Death is an extremely taxing event that can often break a family apart. However, as the Loughridge family shows, it is possible to use death to bond together as a family unit. Each person in the family is experiencing something similar, and they can work to heal these emotions together. It is also crucial to not ignore or minimize the loss of a parent, but instead commemorate them. As Morgan states, “What we did as a family was that we didn’t pretend it didn’t happen. We always tell stories about Dad and honor him at his grave every year on his birthday. It’s a good way to keep his memory alive”. By honoring those they have lost, teenagers can begin to remember their lost parent in a happy light and start to imagine a life where they may not be there physically, but their memory lasts forever.

The loss of anyone in a person’s life can be hard to cope with, but the loss of a parent is entirely devastating, especially to a vulnerable teenager. The years that encompass adolescence are considered to be some of the most crucial in a person’s maturation, and any major events that occur during that time can be life-altering. Teenager’s lack of ability to express and process emotion, along with their changing body and mind heavily contribute to this. Because they are so impressionable, death takes a toll on adolescents that is unparallelled in other stages of development.
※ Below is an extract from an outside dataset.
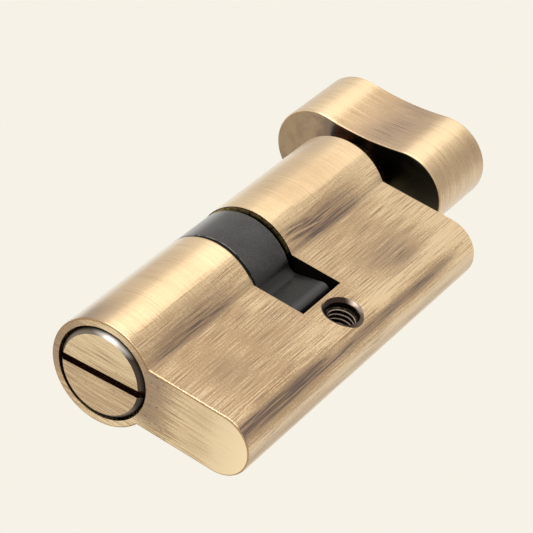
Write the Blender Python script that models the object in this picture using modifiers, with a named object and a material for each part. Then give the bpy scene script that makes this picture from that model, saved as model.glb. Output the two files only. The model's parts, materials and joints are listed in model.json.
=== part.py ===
# Turn-and-release lock cylinder of the euro profile
# Frame: origin in the fixing screw hole, at the middle of the leg's thickness.
# +Y runs along the barrel towards the thumbturn, +Z up from the leg to the barrel, +X through the leg.
# All sizes are in metres.

import math

import bmesh
import bpy
from mathutils import Matrix, Vector

# Clearances
RUN_CLEARANCE = 0.0002
HEAD_CLEARANCE = 0.00025
SEAT_GAP = 0.0003
FIT_CLEARANCE = 0.00015

# Housing
BARREL_RADIUS = 0.0085
END_WALL = 0.00115
LEG_THICKNESS = 0.010
LEG_BELOW_HOLE = 0.0054
RELEASE_LENGTH = 0.031
TURN_LENGTH = 0.031
HOUSING_EDGE_ROUND = 0.0003
FIXING_HOLE_RADIUS = 0.0025
COUNTERSINK_DEPTH = 0.00056
FIXING_WALL = 0.00064

# Cam and its slot
CAM_SLOT_WIDTH = 0.010
CAM_RELEASE_GAP = 0.0005
CAM_TURN_GAP = 0.0011
CAM_SINK = 0.0001
CAM_REACH = 0.0151
CAM_TIP_CLEARANCE = 0.0003
CAM_WEB = 0.0022
CAM_EDGE_ROUND = 0.0002
LOBE_NECK_HALF = 0.0026
LOBE_TIP_HALF = 0.0038
LOBE_FILLET = 0.0017
LOBE_CORNER = 0.0013

# Plugs
HEAD_LENGTH = 0.0027
HEAD_STEP = 0.0010
FACE_PROUD = 0.00045
FACE_CHAMFER = 0.0008
END_CHAMFER = 0.0003
COIN_SLOT_WIDTH = 0.00115
COIN_SLOT_DEPTH = 0.0022

# Circlips and washers
CLIP_THICKNESS = 0.0007
CLIP_STAND = 0.00075
CLIP_OPENING = 50.0
GROOVE_DEPTH = 0.0005
WASHER_THICKNESS = 0.0005

# Coupling bar and its pin
BAR_WIDTH = 0.0080
BAR_THICKNESS = 0.0022
BAR_LENGTH = 0.024
BAR_EDGE = 0.0003
PIN_RADIUS = 0.0008
PIN_FROM_BAR_END = 0.0035

# Thumbturn
NECK_RADIUS = 0.00475
NECK_LENGTH = 0.0054
NECK_SINK = 0.0007
SHAFT_RADIUS = 0.0030
SHAFT_REACH = 0.0090
SHAFT_FLAT = 0.0005
KNOB_THICKNESS = 0.0140
KNOB_LOBE_RADIUS = 0.0070
KNOB_LOBE_SPACING = 0.01568
KNOB_WAIST = 0.0128
KNOB_EDGE_ROUND = 0.0003

# Grub screw
GRUB_RADIUS = 0.0020
GRUB_SINK = 0.0004
GRUB_FROM_KNOB_FACE = 0.0045
GRUB_SOCKET_FLATS = 0.0020
GRUB_SOCKET_DEPTH = 0.0016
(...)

This can lead to effects like higher rates of depression and PTSD, as well as an inability to comprehend emotions that carries on into a person’s adult life.

This being said, it is still possible for those who lose a parent during their adolescence to heal in healthy way that allows them to live a normal life. With the help of a strong support system and a willingness to share what one is feeling, it is truly possible to go through the stages of grief and still be able to thrive in later parts of life.